Since the earliest days of the coronavirus pandemic, Washington has authorized nearly $6 trillion in new outlays. Much of it was directed toward helping small businesses. But are America’s entrepreneurs better off for this big spending? The evidence says no.

Massive expenditures, which could eventually include the White House’s $1.75 trillion social spending bill being debated in Congress, would add new burdens to small businesses. Congressional bills and massive spending bills will only set up future tax hikes and require more government borrowing as well as the continued monetization of the debt by the Federal Reserve. These actions adversely affect the entrepreneurial environment and capital markets, handcuffing the economy’s top job creators.

Entrepreneurs need the freedom to create, flourish and expand. Regulatory burdens like high taxes, complex regulations, and diminished access to capital shortchange everyone. In this environment, minorities are hurt the most. Research shows entrepreneurship helps African Americans close the income gap with Whites with African American entrepreneurs “more likely than non-entrepreneurs to move into a higher income group,” according to the Hamilton Project.

Reforms are especially needed in states like California, Texas, New York, and Florida, where nearly half of all minority residents live, and where the greatest number of minority-owned businesses are found.

Some progress in reducing burdens on entrepreneurship had been made prior to pandemic shutdowns and government economic interventions.
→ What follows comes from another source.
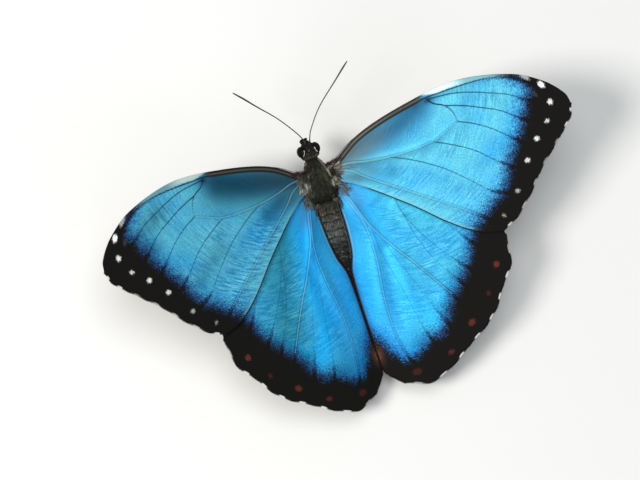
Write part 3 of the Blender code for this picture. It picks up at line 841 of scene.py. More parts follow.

But the federal government’s economic response to the coronavirus pandemic established new burdens on what should have been a vibrant entrepreneurial recovery.
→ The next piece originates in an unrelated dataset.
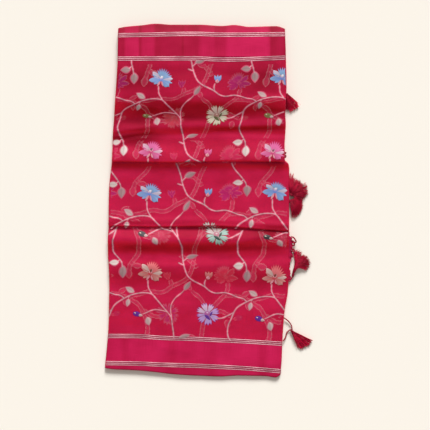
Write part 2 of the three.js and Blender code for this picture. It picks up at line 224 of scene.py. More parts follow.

The swelling debt caused by the new outlays is particularly harmful to entrepreneurs. Higher future taxes needed to pay for the spending will cut into the after-tax returns that will hit small businesses particularly hard. They will also cool incentives to start new ventures or expand current operations, resulting in a poorer entrepreneurial and small-business sector.

Yes, some relief dollars have been handed out. But they were not spent efficiently. Funds were sent to people whose incomes weren’t adversely affected by the shutdowns, as well as businesses that weren’t negatively impacted.
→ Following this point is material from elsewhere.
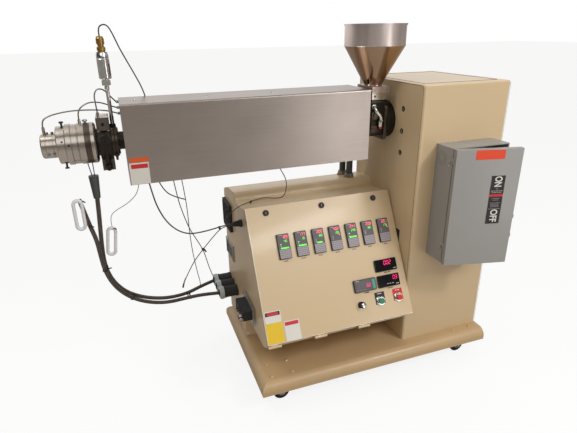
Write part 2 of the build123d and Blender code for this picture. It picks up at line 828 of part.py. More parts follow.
sheet_length = cabinet_width - 2 * cabinet_sheet
with BuildPart() as cabinet_top:
    with BuildSketch(profile_plane.offset(cabinet_left + cabinet_sheet)):
        with BuildLine():
            cabinet_top_line()
            Line(rear_top, rear_lap)
            offset(amount=cabinet_sheet, side=Side.RIGHT)
        make_face()
    extrude(amount=sheet_length)
keep(cabinet_top, "cabinet_top")

with BuildPart() as cabinet_pan:
    with BuildSketch(profile_plane.offset(cabinet_left + cabinet_sheet)):
        with BuildLine():
            Polyline(front_bottom, floor_front, (cabinet_back, cabinet_floor_z), rear_lap)
            offset(amount=cabinet_sheet, side=Side.LEFT)
        make_face()
    extrude(amount=sheet_length)
keep(cabinet_pan, "cabinet_pan")

with BuildPart() as pedestal:
    with BuildSketch(profile_plane.offset(cabinet_left)):
        with Locations(((pedestal_front + cabinet_back) / 2, (base_top + cabinet_floor_z) / 2)):
            Rectangle(cabinet_back - pedestal_front, cabinet_floor_z - base_top)
    extrude(amount=cabinet_width)
keep(pedestal, "pedestal")


# Sloped door with its instruments
controller_size = (controller_width, controller_length)
meter_size = (controller_length, controller_width)
hinge_plane = Plane(
    origin=door_plane.from_local_coords(Vector(0, -door_length - hinge_drop, -hinge_setback)),
    x_dir=door_plane.y_dir,
    z_dir=(1, 0, 0),
)

with BuildPart() as control_door:
    with BuildSketch(door_plane.offset(-door_thickness)):
        with Locations((door_width / 2, -door_length / 2)):
            RectangleRounded(door_width, door_length, door_corner)
        for (station, drop), (width, length) in (
                [(place, controller_size) for place in controller_places]
                + [(place, meter_size) for place in meter_places]):
            with Locations((station + width / 2, -drop - length / 2)):
                Rectangle(width - 2 * bezel_lap, length - 2 * bezel_lap, mode=Mode.SUBTRACT)
        with Locations((green_station, -control_drop), (red_station, -control_drop),
                       (knob_station, -control_drop)):
            Circle(neck_radius + cutout_clearance, mode=Mode.SUBTRACT)
    extrude(amount=door_thickness)
    for station in hinge_stations:
        with BuildSketch(hinge_plane.offset(station - hinge_middle / 2)):
            Circle(hinge_radius)
            with Locations((hinge_drop / 2, 0)):
                Rectangle(hinge_drop, hinge_radius)
            Circle(hinge_pin_radius + hinge_pin_clearance, mode=Mode.SUBTRACT)
        extrude(amount=hinge_middle)
keep(control_door, "control_door")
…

​​While monetary policy can play a role in times of economic distress, the Federal Reserve went far beyond its appropriate role during the pandemic. In its effort to stimulate the economy, whether by design or not, the Federal Reserve enabled Washington’s fiscal profligacy.

What if instead of the open-the-spigot spending, Washington had suspended all federal tax and fees collections for a year, from March 2020 to February of this year? While it would have cost about $3.5 trillion, it would have immediately increased the take-home income of every worker in the country.

This would have helped small businesses with instant cost reductions and allowed them to retrain their workers. At the same time, entrepreneurs would have had greater incentives to expand. At $3.5 trillion, it would have been a bargain for government, the price tag far lower than the additional spending Washington has already approved.

Not only were businesses denied a much-needed tax break, but they were also covered with more red tape. The Regulatory Studies Center at George Washington University tracked more than 200 new regulations issued in 2020 that were due to the COVID-19 pandemic. The damage from many of these new rules was devastating. An especially egregious example is the eviction moratorium. It was a blatant economic taking from rental property owners – often thought of as the ultimate small entrepreneurs – who were not compensated for their losses. Most rental-property owners aren’t giant corporations, but individuals who rely on that income to make ends meet.

Ronald Reagan was exactly right when he said that “outside of its legitimate function, government does nothing as well or as economically as the private sector.” Small businesses and entrepreneurs need lighter regulatory burden, and a tax system with lower rates, simpler compliance, and structured to increase the incentive to work and invest. Meanwhile, the federal government is duty-bound to control its spending. Fiscal discipline isn’t a hallmark of Washington but empowering a more vibrant entrepreneurial sector demands it.

Unless significant reforms are enacted by policymakers, the future for entrepreneurs, whose role in the economy cannot be replaced, will be bleak.